Vor allem Bundeskanzlerin Angela Merkel sieht in dem geplanten Abkommen mit der Türkei den großen Wurf, um die EU-Flüchtlingskrise dauerhaft zu lösen. Doch die Kritik an den Plänen wächst. Nun forderte der UN-Hochkommissar für Menschenrechte, Said Raad al-Hussein, die EU auf, das geplante Flüchtlingsabkommen mit der Türkei zu überdenken. Besonders besorgt sei er wegen der möglichen "kollektiven und willkürlichen Abschiebungen" von Flüchtlingen aus Griechenland in die Türkei, sagte Said. Solche Abschiebungen "sind illegal", fügte er vor dem UN-Menschenrechtsrat in Genf hinzu. Einreisebeschränkungen ohne Feststellung der Umstände jedes Einzelnen seien eine Verletzung internationalen und europäischen Rechts.
Am Dienstag hatte sich bereits UN-Flüchtlingskommissar Filippo Grandi "zutiefst besorgt" gezeigt - ebenso wie mehrere EU-Regierungen. Luxemburgs Migrationsminister Jean Asselborn sagte, er habe "Bedenken", wenn auch Syrer, die aus der umkämpften Stadt Aleppo geflohen seien, zurückgeschickt würden. Asselborn forderte deshalb, den türkischen Vorschlag juristisch, politisch, aber auch menschlich genau zu überprüfen. Skepsis äußerte auch Österreichs Innenministerin Johanna Mikl-Leitner. Sie stelle sich die Frage, "ob wir unsere Werte letztendlich über Bord werfen." Es sei äußerst fragwürdig, wenn die Regierung in Ankara eine regierungskritische Zeitung unter Zwangsverwaltung stellen könne und nun mit einer vorgezogenen Visaliberalisierung belohnt werden solle.
Ein Flüchtling für einen Flüchtling
Die Türkei hatte Anfang der Woche angeboten, alle neu ankommenden Flüchtlinge aus Griechenland zurückzunehmen. Für jeden abgeschobenen Syrer soll die EU dabei einen der insgesamt 2,7 Millionen Syrer in der Türkei auf legalem Weg aufnehmen. Ankara fordert als Gegenleistung für die Flüchtlingsaufnahme unter anderem Visa-Freiheit für alle türkischen Bürger ab Juni und die Ausweitung der Beitrittsgespräche auf fünf neue Bereiche. Letzteres stößt bei Zypern jedoch auf Ablehnung.

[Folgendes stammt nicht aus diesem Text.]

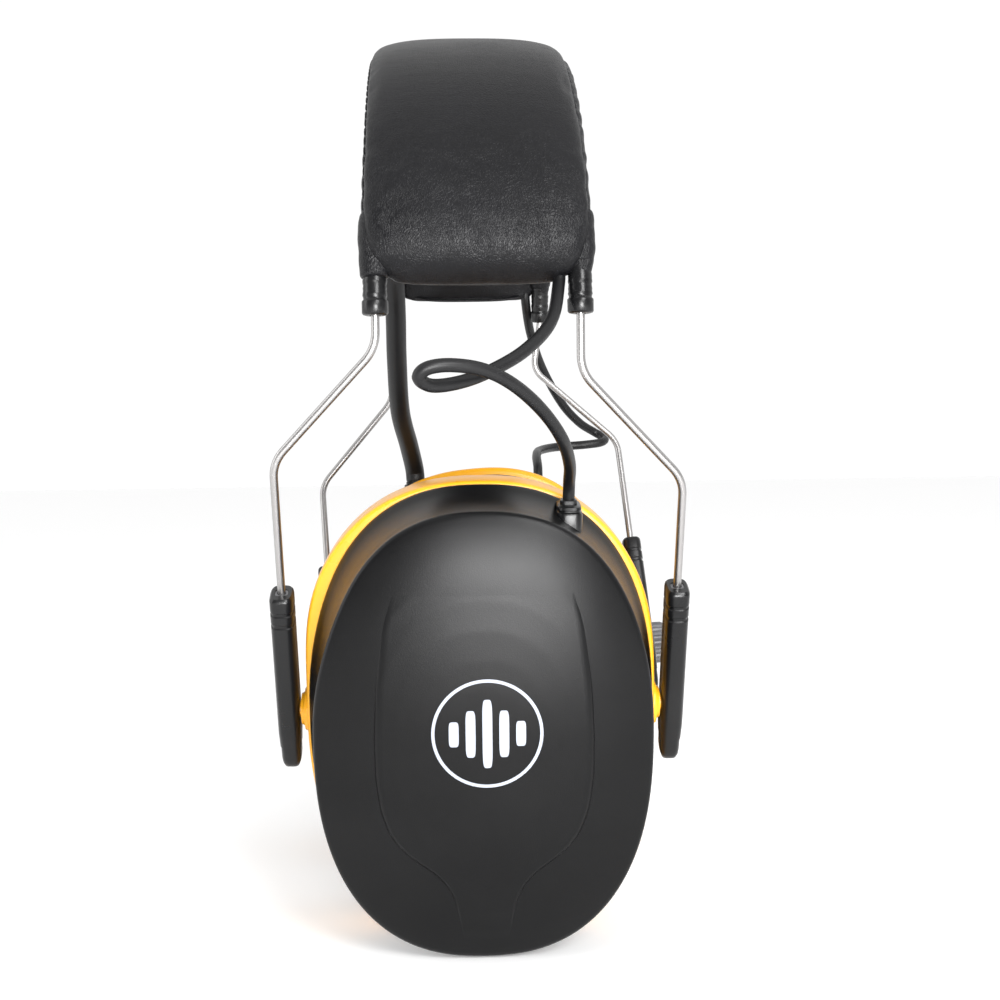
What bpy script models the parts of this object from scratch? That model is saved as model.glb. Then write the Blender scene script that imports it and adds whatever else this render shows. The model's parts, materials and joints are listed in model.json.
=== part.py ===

Bundesinnenminister Thomas de Maizière verteidigte den Pakt der EU mit der Türkei: "Mit Kritik kommt man nicht voran, sondern mit konkreten Ergebnissen." Die Kritikpunkte müssten jetzt bis zum nächsten EU-Gipfel Ende kommender Woche lösungsorientiert abgearbeitet werden. De Maizière berichtete auch von ersten Signalen osteuropäischer Staaten, die Flüchtlingsaufnahme mitzutragen - wenngleich am Anfang möglicherweise noch nicht alle Mitgliedsstaaten dabei seien. Insbesondere Ungarn lehnt die Flüchtlingsaufnahme kategorisch ab.
Grenzschließung sorgt weiter für Streit
Für Verstimmung zwischen Deutschland und Österreich sorgen weiter die Grenzschließungen entlang der Balkanroute. Bundeskanzlerin Angela Merkel kritisierte erneut das nicht abgestimmte Vorgehen mehrerer osteuropäischer Staaten, das die Lage in Griechenland durch den Flüchtlingsrückstau verschärfe. "Diese Situation ist nicht dauerhaft und nachhaltig", sagte Merkel im MDR-Hörfunk. Österreichs Innenministerin Mikl-Leitner bekräftigte dagegen in Brüssel, die Route werde vorerst weiter geschlossen bleiben.
Nach Angaben des Bundesinnenministeriums sind die Flüchtlingszahlen in Deutschland durch die Schließung der Balkanroute deutlich zurückgegangen. De Maizière zufolge verzeichnet Deutschland jetzt "weniger als ein Zehntel der hohen Zahlen im letzten Herbst". Wegen der Schließung der Balkanroute sitzen in Griechenland inzwischen mehr als 30.000 Flüchtlinge fest.